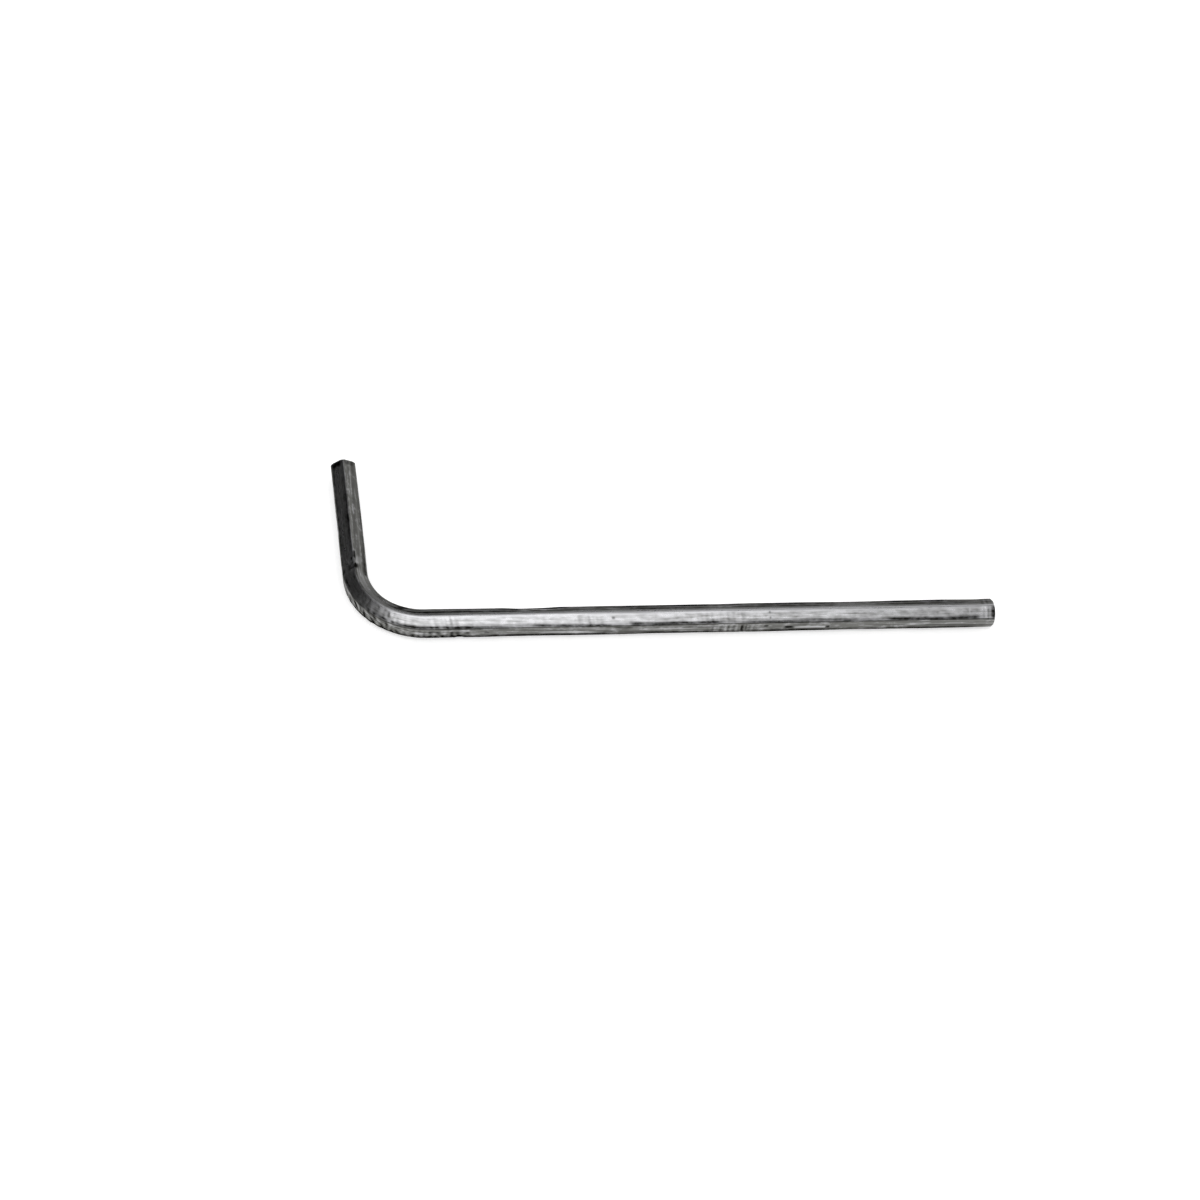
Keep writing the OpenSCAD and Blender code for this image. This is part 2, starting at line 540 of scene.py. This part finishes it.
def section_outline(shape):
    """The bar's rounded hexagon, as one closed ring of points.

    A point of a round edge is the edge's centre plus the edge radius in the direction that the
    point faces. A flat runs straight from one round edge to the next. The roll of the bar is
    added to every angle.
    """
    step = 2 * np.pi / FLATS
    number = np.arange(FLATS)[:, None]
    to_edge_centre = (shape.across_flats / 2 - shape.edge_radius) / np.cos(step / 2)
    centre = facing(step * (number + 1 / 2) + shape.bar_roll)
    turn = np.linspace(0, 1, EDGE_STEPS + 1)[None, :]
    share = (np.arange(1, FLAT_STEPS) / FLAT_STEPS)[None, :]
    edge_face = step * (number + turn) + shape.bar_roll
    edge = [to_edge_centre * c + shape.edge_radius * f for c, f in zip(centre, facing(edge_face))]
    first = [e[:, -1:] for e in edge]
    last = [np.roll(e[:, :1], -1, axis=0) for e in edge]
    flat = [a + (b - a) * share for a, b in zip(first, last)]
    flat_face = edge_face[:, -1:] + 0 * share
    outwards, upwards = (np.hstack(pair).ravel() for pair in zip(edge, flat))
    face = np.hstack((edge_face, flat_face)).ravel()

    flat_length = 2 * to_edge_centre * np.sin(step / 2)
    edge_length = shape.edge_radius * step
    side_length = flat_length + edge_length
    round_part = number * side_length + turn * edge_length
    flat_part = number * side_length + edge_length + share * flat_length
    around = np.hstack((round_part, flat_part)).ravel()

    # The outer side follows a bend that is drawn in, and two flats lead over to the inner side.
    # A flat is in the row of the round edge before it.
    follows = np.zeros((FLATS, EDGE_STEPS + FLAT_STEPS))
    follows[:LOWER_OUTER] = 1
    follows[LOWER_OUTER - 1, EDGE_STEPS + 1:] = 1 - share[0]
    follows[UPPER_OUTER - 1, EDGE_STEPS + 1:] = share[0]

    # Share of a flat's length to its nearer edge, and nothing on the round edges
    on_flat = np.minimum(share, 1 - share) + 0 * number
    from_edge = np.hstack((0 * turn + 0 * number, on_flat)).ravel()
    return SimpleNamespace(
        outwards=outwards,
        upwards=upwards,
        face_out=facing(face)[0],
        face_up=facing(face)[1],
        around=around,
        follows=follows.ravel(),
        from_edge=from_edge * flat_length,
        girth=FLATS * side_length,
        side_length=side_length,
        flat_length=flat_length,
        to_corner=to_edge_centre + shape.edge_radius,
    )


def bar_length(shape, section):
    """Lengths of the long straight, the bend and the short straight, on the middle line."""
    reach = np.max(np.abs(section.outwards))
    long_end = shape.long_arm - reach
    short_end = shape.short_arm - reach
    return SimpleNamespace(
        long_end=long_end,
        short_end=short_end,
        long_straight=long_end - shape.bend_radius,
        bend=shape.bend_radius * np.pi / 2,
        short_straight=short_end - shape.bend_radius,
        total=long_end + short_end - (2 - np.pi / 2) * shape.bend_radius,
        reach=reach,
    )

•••

GIVEN REQUEST:
Recite the full listing above exactly.

WORKED ANSWER:
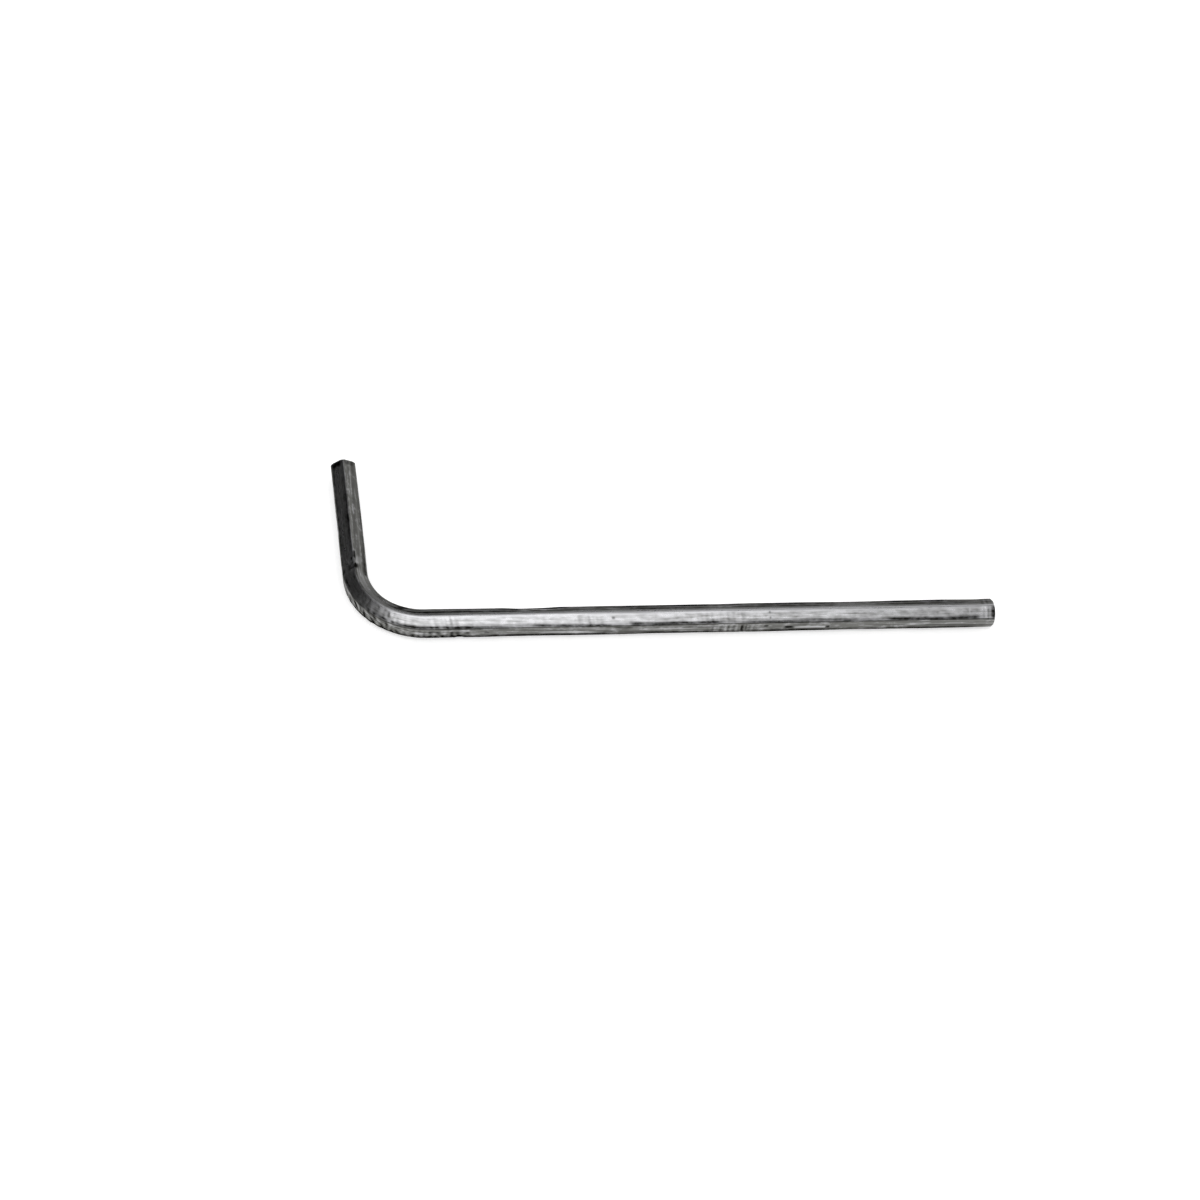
Keep writing the OpenSCAD and Blender code for this image. This is part 2, starting at line 540 of scene.py. This part finishes it.
def section_outline(shape):
    """The bar's rounded hexagon, as one closed ring of points.

    A point of a round edge is the edge's centre plus the edge radius in the direction that the
    point faces. A flat runs straight from one round edge to the next. The roll of the bar is
    added to every angle.
    """
    step = 2 * np.pi / FLATS
    number = np.arange(FLATS)[:, None]
    to_edge_centre = (shape.across_flats / 2 - shape.edge_radius) / np.cos(step / 2)
    centre = facing(step * (number + 1 / 2) + shape.bar_roll)
    turn = np.linspace(0, 1, EDGE_STEPS + 1)[None, :]
    share = (np.arange(1, FLAT_STEPS) / FLAT_STEPS)[None, :]
    edge_face = step * (number + turn) + shape.bar_roll
    edge = [to_edge_centre * c + shape.edge_radius * f for c, f in zip(centre, facing(edge_face))]
    first = [e[:, -1:] for e in edge]
    last = [np.roll(e[:, :1], -1, axis=0) for e in edge]
    flat = [a + (b - a) * share for a, b in zip(first, last)]
    flat_face = edge_face[:, -1:] + 0 * share
    outwards, upwards = (np.hstack(pair).ravel() for pair in zip(edge, flat))
    face = np.hstack((edge_face, flat_face)).ravel()

    flat_length = 2 * to_edge_centre * np.sin(step / 2)
    edge_length = shape.edge_radius * step
    side_length = flat_length + edge_length
    round_part = number * side_length + turn * edge_length
    flat_part = number * side_length + edge_length + share * flat_length
    around = np.hstack((round_part, flat_part)).ravel()

    # The outer side follows a bend that is drawn in, and two flats lead over to the inner side.
    # A flat is in the row of the round edge before it.
    follows = np.zeros((FLATS, EDGE_STEPS + FLAT_STEPS))
    follows[:LOWER_OUTER] = 1
    follows[LOWER_OUTER - 1, EDGE_STEPS + 1:] = 1 - share[0]
    follows[UPPER_OUTER - 1, EDGE_STEPS + 1:] = share[0]

    # Share of a flat's length to its nearer edge, and nothing on the round edges
    on_flat = np.minimum(share, 1 - share) + 0 * number
    from_edge = np.hstack((0 * turn + 0 * number, on_flat)).ravel()
    return SimpleNamespace(
        outwards=outwards,
        upwards=upwards,
        face_out=facing(face)[0],
        face_up=facing(face)[1],
        around=around,
        follows=follows.ravel(),
        from_edge=from_edge * flat_length,
        girth=FLATS * side_length,
        side_length=side_length,
        flat_length=flat_length,
        to_corner=to_edge_centre + shape.edge_radius,
    )


def bar_length(shape, section):
    """Lengths of the long straight, the bend and the short straight, on the middle line."""
    reach = np.max(np.abs(section.outwards))
    long_end = shape.long_arm - reach
    short_end = shape.short_arm - reach
    return SimpleNamespace(
        long_end=long_end,
        short_end=short_end,
        long_straight=long_end - shape.bend_radius,
        bend=shape.bend_radius * np.pi / 2,
        short_straight=short_end - shape.bend_radius,
        total=long_end + short_end - (2 - np.pi / 2) * shape.bend_radius,
        reach=reach,
    )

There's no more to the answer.